Problem to work on = Search the material for the word "from" and report each line where it turns up.

Given data =
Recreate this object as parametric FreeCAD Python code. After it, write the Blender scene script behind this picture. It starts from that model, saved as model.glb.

==

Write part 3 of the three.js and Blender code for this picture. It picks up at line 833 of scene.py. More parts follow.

* * *

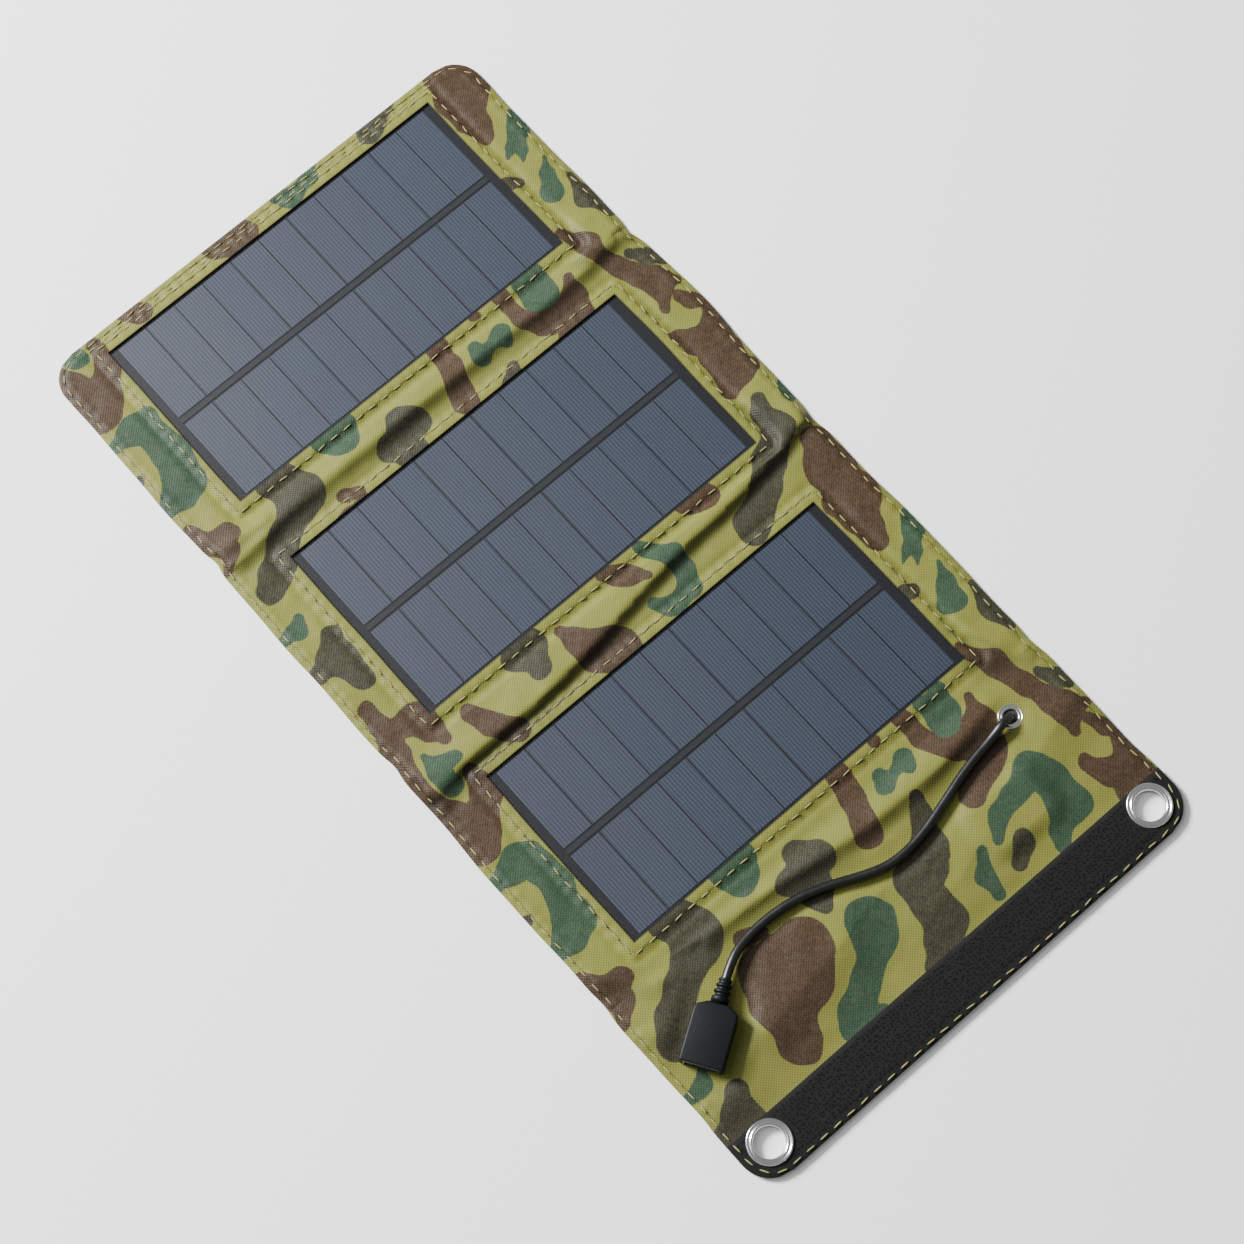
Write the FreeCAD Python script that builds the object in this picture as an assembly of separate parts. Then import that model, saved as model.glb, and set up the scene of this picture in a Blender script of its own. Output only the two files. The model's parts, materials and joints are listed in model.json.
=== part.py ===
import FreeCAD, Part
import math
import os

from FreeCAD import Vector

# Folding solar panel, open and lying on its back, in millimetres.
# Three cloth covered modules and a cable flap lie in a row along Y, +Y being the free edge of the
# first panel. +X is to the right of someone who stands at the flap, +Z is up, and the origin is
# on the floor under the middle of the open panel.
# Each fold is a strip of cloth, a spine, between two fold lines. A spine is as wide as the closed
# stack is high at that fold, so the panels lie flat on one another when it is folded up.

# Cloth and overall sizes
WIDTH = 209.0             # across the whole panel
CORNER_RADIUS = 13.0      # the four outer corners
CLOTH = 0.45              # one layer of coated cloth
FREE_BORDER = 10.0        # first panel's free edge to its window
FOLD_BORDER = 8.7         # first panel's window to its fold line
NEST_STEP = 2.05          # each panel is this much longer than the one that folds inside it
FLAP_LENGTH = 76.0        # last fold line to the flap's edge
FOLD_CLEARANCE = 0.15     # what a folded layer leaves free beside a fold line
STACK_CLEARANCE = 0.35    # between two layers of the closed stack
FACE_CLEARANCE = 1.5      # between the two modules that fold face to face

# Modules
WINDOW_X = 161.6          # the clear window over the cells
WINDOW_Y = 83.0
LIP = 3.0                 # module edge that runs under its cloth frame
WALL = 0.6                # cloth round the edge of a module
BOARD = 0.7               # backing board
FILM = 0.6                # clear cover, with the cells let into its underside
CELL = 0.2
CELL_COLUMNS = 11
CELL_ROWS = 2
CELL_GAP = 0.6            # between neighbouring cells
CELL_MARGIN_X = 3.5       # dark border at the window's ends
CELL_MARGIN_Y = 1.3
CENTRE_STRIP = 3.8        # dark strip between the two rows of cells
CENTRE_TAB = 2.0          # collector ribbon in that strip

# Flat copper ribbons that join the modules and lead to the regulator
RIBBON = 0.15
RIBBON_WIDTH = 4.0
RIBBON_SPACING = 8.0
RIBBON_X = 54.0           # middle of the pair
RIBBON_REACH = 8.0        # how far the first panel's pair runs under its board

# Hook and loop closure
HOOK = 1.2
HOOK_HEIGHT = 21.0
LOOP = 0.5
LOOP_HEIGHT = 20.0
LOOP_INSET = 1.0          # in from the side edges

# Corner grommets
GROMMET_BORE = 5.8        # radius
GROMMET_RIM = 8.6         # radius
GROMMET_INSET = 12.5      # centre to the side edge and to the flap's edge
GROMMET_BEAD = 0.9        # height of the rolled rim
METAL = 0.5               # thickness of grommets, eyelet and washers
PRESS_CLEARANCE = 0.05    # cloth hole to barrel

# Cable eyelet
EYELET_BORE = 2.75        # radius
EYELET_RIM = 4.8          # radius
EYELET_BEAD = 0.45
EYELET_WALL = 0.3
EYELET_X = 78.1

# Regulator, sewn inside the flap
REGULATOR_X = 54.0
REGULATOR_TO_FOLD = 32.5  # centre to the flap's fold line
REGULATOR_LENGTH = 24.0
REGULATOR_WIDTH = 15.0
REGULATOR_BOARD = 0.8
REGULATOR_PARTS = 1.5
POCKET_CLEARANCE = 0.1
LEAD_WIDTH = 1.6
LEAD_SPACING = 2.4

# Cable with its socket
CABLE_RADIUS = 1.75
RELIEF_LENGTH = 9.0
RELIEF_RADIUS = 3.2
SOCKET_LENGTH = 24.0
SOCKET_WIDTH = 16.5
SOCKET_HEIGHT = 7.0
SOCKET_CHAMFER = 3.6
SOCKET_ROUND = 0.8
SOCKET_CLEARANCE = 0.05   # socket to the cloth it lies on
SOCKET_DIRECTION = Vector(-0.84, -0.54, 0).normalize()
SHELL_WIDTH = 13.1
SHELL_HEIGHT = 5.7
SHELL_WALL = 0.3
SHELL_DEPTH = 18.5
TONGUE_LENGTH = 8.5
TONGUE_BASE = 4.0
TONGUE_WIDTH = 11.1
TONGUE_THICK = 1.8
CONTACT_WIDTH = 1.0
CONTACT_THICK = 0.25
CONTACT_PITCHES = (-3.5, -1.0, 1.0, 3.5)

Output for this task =
Recreate this object as parametric FreeCAD Python code. After it, write the Blender scene script behind this picture. It starts from that model, saved as model.glb.
from FreeCAD import Vector
LOOP_INSET = 1.0          # in from the side edges